La lutte contre la délinquance financière est également indispensable. Le Groupe d'action financière internationale - GAFI - est en train de définir une liste des pays et territoires " non-coopératifs ". Nous souhaitons que ces travaux aboutissent le mois prochain par l'adoption de cette liste et la définition des mesures de pression envisageables Je me félicite à cet égard de la publication par le Forum de stabilité financière, vendredi 26 mai, d'une première liste des centres financiers off shore.

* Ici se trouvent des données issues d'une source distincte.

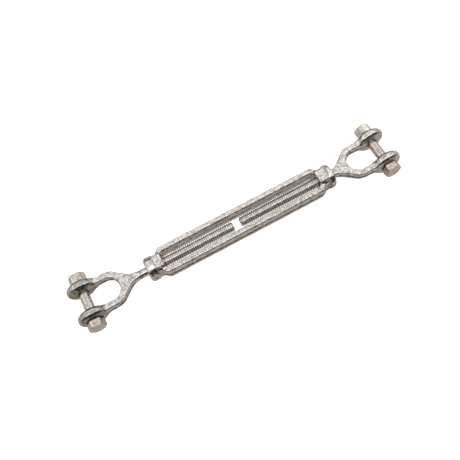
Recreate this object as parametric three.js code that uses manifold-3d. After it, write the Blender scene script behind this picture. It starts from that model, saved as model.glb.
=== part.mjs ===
// Rigging turnbuckle, jaw and jaw, drop forged and hot-dip galvanised.
//
// One open body joins two jaw ends. The left jaw end has a left-hand thread and the right one a
// right-hand thread, so turning the body draws both jaws in or lets both out. Each jaw is closed
// by a hex bolt and a nut.
//
// Millimetres. X runs along the threads, Y along the jaw bolts, Z is up. The origin is on the
// thread axis, midway between the two bolt axes.

import * as THREE from 'three';
import { mergeVertices } from 'three/addons/utils/BufferGeometryUtils.js';
import Module from 'manifold-3d';

const wasm = await Module();
wasm.setup();

// ---- driving dimensions -------------------------------------------------------------------
const threadDiameter = 6.35; // 1/4 inch
const threadPitch = 1.27; // 20 threads to the inch
const takeUp = 16 * threadDiameter; // length of the open window in the body, 4 inches
const boltDiameter = 6;
const clearance = 0.3; // gap between pieces that touch
const pinToPin = 191.4; // distance between the bolt axes as stored
const leftTurnsOut = 5; // turns by which the left jaw was started later than the right one

// ---- body ---------------------------------------------------------------------------------
const bodyCentreX = (leftTurnsOut * threadPitch) / 2;
const hubAcrossFlats = 13;
const leftHubLength = 10.4;
const rightHubLength = 9.6;
const collarRadius = 7.4; // each hub ends in a turned collar
const leftCollarLength = 5.4;
const rightCollarLength = 3.6;
const collarRound = 2; // length of the collar's rounded outer end
const collarMouth = 5.3; // radius of the flat left at the outer end
const boreRadius = threadDiameter / 2 + clearance / 2;
const reinHeight = 8.6;
const reinLand = 0.6; // flat band along the parting line
const reinDraft = 0.5; // how far the sides lean in from the parting line to the top
const windowHalfWidth = 5;
const reinWidth = 3.85; // at the parting line
const windowCorner = 2.6;
const reinStraight = 2.4; // the reins run straight to this far short of the window's ends
const reinBend = 2.6; // and then turn in over this length
const reinEnd = 3.2; // they end inside the hubs, this far past the window's ends
const reinDropIn = 3.6; // and this far in from where they ran straight

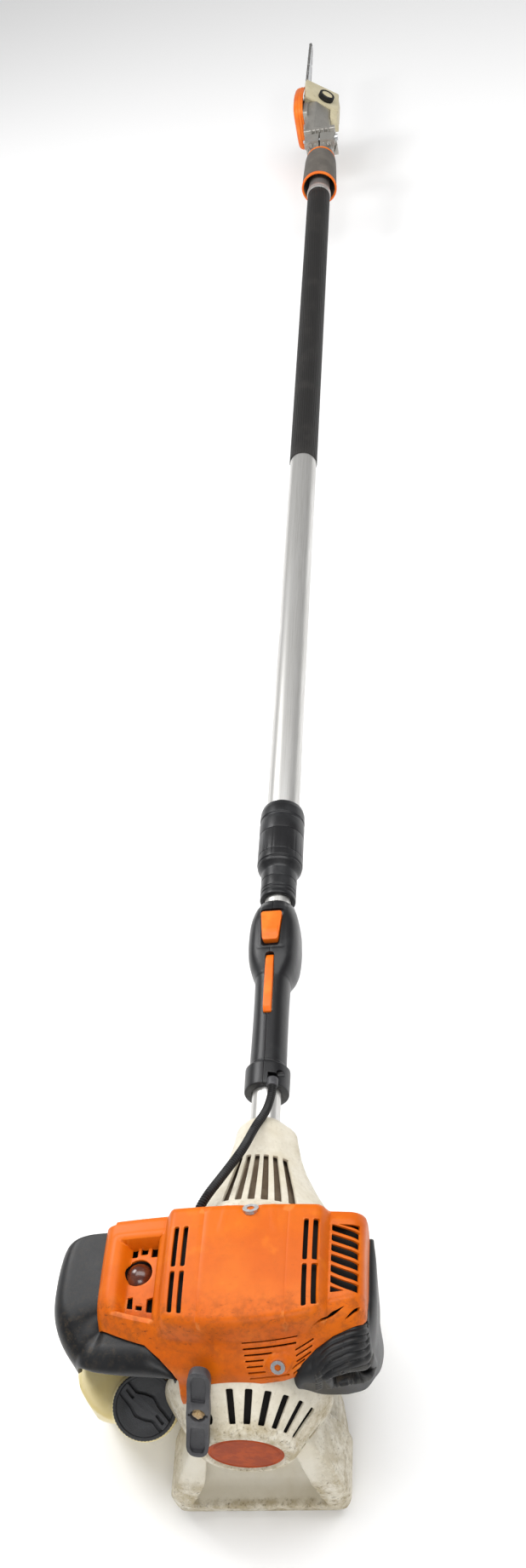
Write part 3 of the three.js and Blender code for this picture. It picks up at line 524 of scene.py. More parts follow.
def skin(outline, surface, spacing, holes=(), steps=(), grime=None, seam=False):
    """steps are (loop, depth, wall): the sheet is pressed in by depth inside the loop."""
    outline = resampled(np.asarray(outline, float), spacing)
    holes = [resampled(h, spacing) for h in holes]
    loops = [outline, *holes]
    for loop, _, wall in steps:
        loops += [resampled(loop, spacing), resampled(shrunk(loop, wall), spacing)]
    low, high = outline.min(0), outline.max(0)
    us = np.arange(low[0] + spacing * 0.5, high[0], spacing)
    ss = np.arange(low[1] + spacing * 0.5, high[1], spacing)
    grid = np.stack(np.meshgrid(us, ss), -1).reshape(-1, 2)
    keep = inside(grid, outline)
    for hole in holes:
        keep &= ~inside(grid, hole)
    for loop in loops:
        keep &= edge_distance(grid, loop, spacing) > 0.45 * spacing
    coords = np.concatenate([*loops, grid[keep]])
    edges = []
    start = 0
    for loop in loops:
        count = len(loop)
        edges += [(start + i, start + (i + 1) % count) for i in range(count)]
        start += count
    verts, _, faces, *_ = delaunay_2d_cdt([Vector(c) for c in coords], edges, [], 0, 1e-5)
    uv = np.array([tuple(v) for v in verts])
    faces = np.array([tuple(f) for f in faces])
    middles = uv[faces].mean(1)
    good = inside(middles, outline)
    for hole in holes:
        good &= ~inside(middles, hole)
    faces = faces[good]
    used = np.unique(faces)
    renumber = np.full(len(uv), -1)
    renumber[used] = np.arange(len(used))
    uv = uv[used]
    faces = renumber[faces]
    depth = np.zeros(len(uv))
    for loop, amount, wall in steps:
        inward = np.where(inside(uv, loop), edge_distance(uv, loop, 1), 0)
        depth = np.maximum(depth, amount * np.clip(inward / wall, 0, 1) * (inward < FAR))
    points = surface(uv[:, 0], uv[:, 1], depth)
    mesh = mesh_of(points, [tuple(int(i) for i in f) for f in faces])
    if grime is not None:
        mark_grime(mesh, grime(uv[:, 0], uv[:, 1]))
    if seam:
        weld(mesh)
    return mesh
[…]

Pour mieux équilibrer le système monétaire mondial, nous devons enfin poursuivre la coopération économique et monétaire. Les parités de change sont aujourd'hui marquées par une volatilité accrue et des évolutions significatives entre grandes devises. Les raisons économiques de l'appréciation du dollar sont bien connues. Mais l'euro devrait retrouver un niveau plus conforme à l'évolution de la situation économique européenne. Son existence nous a d'ailleurs protégés dès fluctuations entre monnaies européennes que n'aurait pas manqué d'entraîner, naguère, une forte appréciation ou dépréciation du dollar. Il n'en reste pas moins que le niveau de la monnaie européenne n'est pas satisfaisant, comme l'euro 11 l'a reconnu le 8 mai dernier. I1 doit donc faire l'objet de toute notre vigilance collective, à l'intérieur de l'Europe comme entre grands partenaires de l'économie mondiale.
Mesdames, Messieurs,
La réunion à Paris des principaux dirigeants monétaires et financiers de la planète invite naturellement à la réflexion. La conjonction de la rapidité qu'offrent les nouvelles technologies de l'information, et la facilité qu'engendre la liquidité des marchés de capitaux, peut conduire à la versatilité des comportements des opérateurs et à une préférence excessive pour le court terme au détriment du long terme. A ces deux tentations, il convient de ne pas céder. C'est sans doute pas une surveillance accrue de vos risques, mais aussi par un dialogue renouvelé avec les gouvernements, les institutions financières internationales, les autorités de régulation, mais aussi avec les économistes et les opinions publiques que vous y parviendrez. C'est là le vu que je forme pour conclure.